Peer evaluation assignments and evaluation rubrics will be given at a later date.

When ready to submit, create a tag on your repository using git tag on the latest commit:

git tag v1.0
git push origin v1.0

The version v1.0 lets us know when and what version of code you would like us to grade. If you need to submit an updated version, you can use the tag v1.1.

We will also ask you to submit all code files on Gradescope.

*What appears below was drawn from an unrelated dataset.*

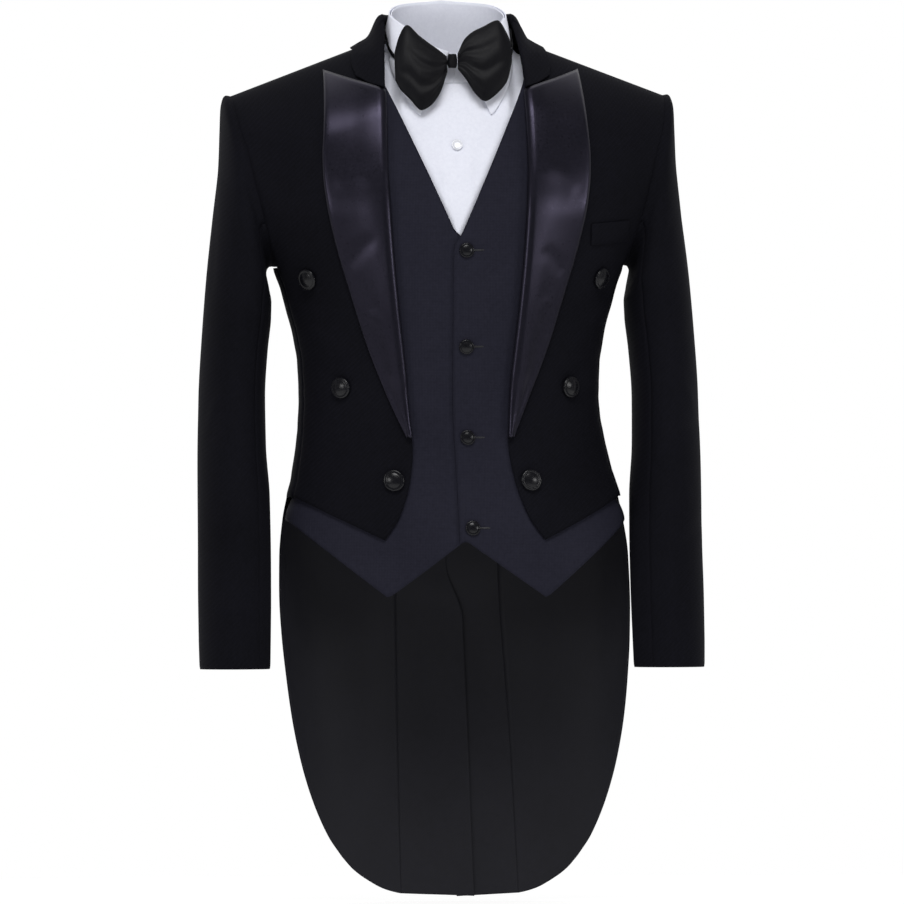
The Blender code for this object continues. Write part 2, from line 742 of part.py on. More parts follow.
def back_places(lap):
    # Back panel from the neck and shoulder down the long strip; lap moves its middle edge
    rows = []
    edge_fall = SHOULDER_Z - UNDERARM_Z
    for i, z_edge in enumerate(ARMHOLE_HEIGHTS):
        share = (SHOULDER_Z - z_edge) / edge_fall
        z_middle = mix(BACK_NECK_Z, UNDERARM_Z + ROW_EASE, share)
        middle = turn_at(SEAM_GAP / 2, z_middle, behind=True)
        row = row_between(spread(middle, BEHIND, 6, BACK_SHARES), z_middle, z_edge)
        fade = max(0.0, 1 - i / 5)
        shaped = []
        for turn, z in row:
            x = form_point(turn, z)[0]
            if i == 0:
                x = half_width(SHOULDER_Z) * math.sin((2 - turn) * math.pi / 2)
            straight = mix(BACK_NECK_Z, SHOULDER_Z, x / half_width(SHOULDER_Z))
            target = z + (back_neck_height(x) - straight) * fade
            shaped.append((turn, min(target, ridge_height(x) - RIDGE_CLEAR)))
        rows.append(shaped)
    for i, z in enumerate(SIDE_HEIGHTS[:-1]):
        drop = ROW_DROP if i == 0 else 0.0
        seam = turn_at(look_up(BACK_SEAM, "z", "x", z) - SEAM_GAP / 2, z, behind=True)
        middle = turn_at(SEAM_GAP / 2, z, behind=True)
        rows.append(row_between(spread(middle, seam, 6, BACK_SHARES), z - drop, z))
    for i, z in enumerate(TAIL_HEIGHTS):
        seam_x = look_up(BACK_SEAM, "z", "x", z)
        seam = turn_at(seam_x - SEAM_GAP / 2, z, behind=True)
        reach = smooth_step((VENT_TOP_Z - z) / VENT_LAP_IN) * lap
        middle = 2.0 - math.asin((SEAM_GAP / 2 - reach) / half_width(z)) * 2 / math.pi
        z_seam = look_up(TAIL_HEM, "x", "z", seam_x) if i == TAIL_STEPS else z
        rows.append(list(zip(spread(middle, seam, 6), spread(z, z_seam, 6))))
    return rows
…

In summary, you should submit:

Grading

You will receive follow-up instructions with rubrics in the following week.

  Percentage
Correctness 40%
README and Evaluation 60%
  100%
**Due to the uncertainty about Gradescope submission capabilities, more information will be provided in the coming days.**

New: Submission Instructions

On the porject due date, I will release a test.tsv that holds examples. The test.tsv file will have two columns: id and context. It is your job to add the file submission.tsv to your GitHub repository in the top level directory. The files should have two columns: id and name. You should run your model on test.tsv to produce the submission.tsv.

** The test file is available **

file name link
test.tsv test.tsv

Extra links and Notes

To use some API, a larger instance may be needed. If you decide to use a larger instance, please let us know, and be sure to add this to your README. Ease of use is an important factor for designing this system.